Non-trainable variables (“state”): Top-level training code patterns#

# initial params and state
def initial_model(key, init_batch):
  with nn.stateful() as initial_state:
    _, initial_params = ResNet.init(key, init_batch)
  model = nn.Model(ResNet, initial_params)
  return model, init_state

# updates batch statistics during training
def loss_fn(model, model_state):
  with nn.stateful(model_state) as new_model_state:
    logits = model(batch['image'])
  # [...]

# reads immutable batch statistics during evaluation
def eval_step(model, model_state, batch):
  with nn.stateful(model_state, mutable=False):
    logits = model(batch['image'], train=False)
  return compute_metrics(logits, batch['label'])
# initial variables ({"param": ..., "batch_stats": ...})
def initial_variables(key, init_batch):
  return ResNet().init(key, init_batch)  # [1]

# updates batch statistics during training
def loss_fn(params, batch_stats):
  variables = {'params': params, 'batch_stats': batch_stats}  # [2]
  logits, new_variables = ResNet(train=true).apply(
    variables, batch['image'], mutable=['batch_stats'])  # [3]
  new_batch_stats = new_variables['batch_stats']
  # [...]

# reads immutable batch statistics during evaluation
def eval_step(params, batch_stats, batch):
  variables = {'params': params, 'batch_stats': batch_stats}
  logits = ResNet(train=False).apply(
    variables, batch['image'], mutable=False)  # [4]
  return compute_metrics(logits, batch['label'])

  1. init returns a variable dict, e.g. {"param": ..., "batch_stats": ...} (see Variables documentation).

  2. Combine the different variable collections into a variable dict.

  3. During training, the batch_stats variable collection changes. Since we specify that in the mutable argument, the return value from module.apply becomes an ordered pair of output, new_variables.

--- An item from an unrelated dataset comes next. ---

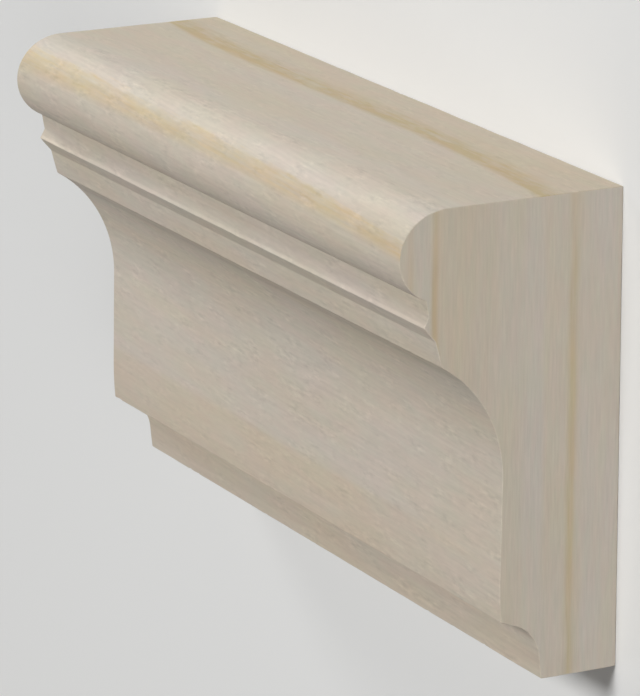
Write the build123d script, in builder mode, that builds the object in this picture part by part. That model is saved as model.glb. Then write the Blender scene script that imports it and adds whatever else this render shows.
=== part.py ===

  4. During evaluation, we want to raise an error if we’re accidentally applying Batch Norm in training mode. By passing mutable=False into module.apply we enforce that. Since no variables are mutated, the return value is once again just the output.

Loading pre-Linen checkpoints#

While most Linen modules should be able to use pre-Linen weights without any modification, there is one catch: In pre-Linen API submodules were numbered incrementally, independent of the submodule class. With Linen this behavior has changed to keep separate submodule counts per module class.

In pre-Linen, params have the following structure:

{'Conv_0': { ... }, 'Dense_1': { ... } }

In Linen this is instead:

{'Conv_0': { ... }, 'Dense_0': { ... } }

TODO: Add an example here how to load a new TrainState object.


def dropout(inputs, rate, deterministic=False):
  keep_prob = 1. - rate
  if deterministic:
    return inputs
    mask = random.bernoulli(
    make_rng(), p=keep_prob, shape=inputs.shape)
    return lax.select(
      mask, inputs / keep_prob, jnp.zeros_like(inputs))

def loss_fn(model, dropout_rng):
  with nn.stochastic(dropout_rng):
    logits = model(inputs)
class Dropout(nn.Module):
  rate: float

  def __call__(self, inputs, deterministic=False):
    keep_prob = 1. - self.rate
    if deterministic:
      return inputs
      mask = random.bernoulli(
        self.make_rng('dropout'), p=keep_prob, shape=inputs.shape)  # [1]
      return lax.select(
        mask, inputs / keep_prob, jnp.zeros_like(inputs))

def loss_fn(params, dropout_rng):
  logits = Transformer().apply(
    {'params': params}, inputs, rngs={'dropout': dropout_rng})  # [2]

  1. RNGs in Linen have “kinds” – in this case 'dropout'. Different kinds can be treated different in JAX transformations (for example, do you want the same dropout mask for each timestep in a sequence model or a different one?)

  2. Instead of using the nn.stochastic context manager, you pass in RNGs explicitly to module.apply. During evaluation you wouldn’t pass any RNGs – then if you accidentally use dropout in non-deterministic mode, self.make_rng('dropout') would raise an error.

Lifted transformations#

In Linen, rather than using JAX transformation directly, we are using “lifted transforms”, which are JAX transformations applied to Flax Modules.

For more information, please see the design note on Lifted transformations.

TODO: Given an example of jax.scan_in_dim (pre-Linen) vs. nn.scan (Linen).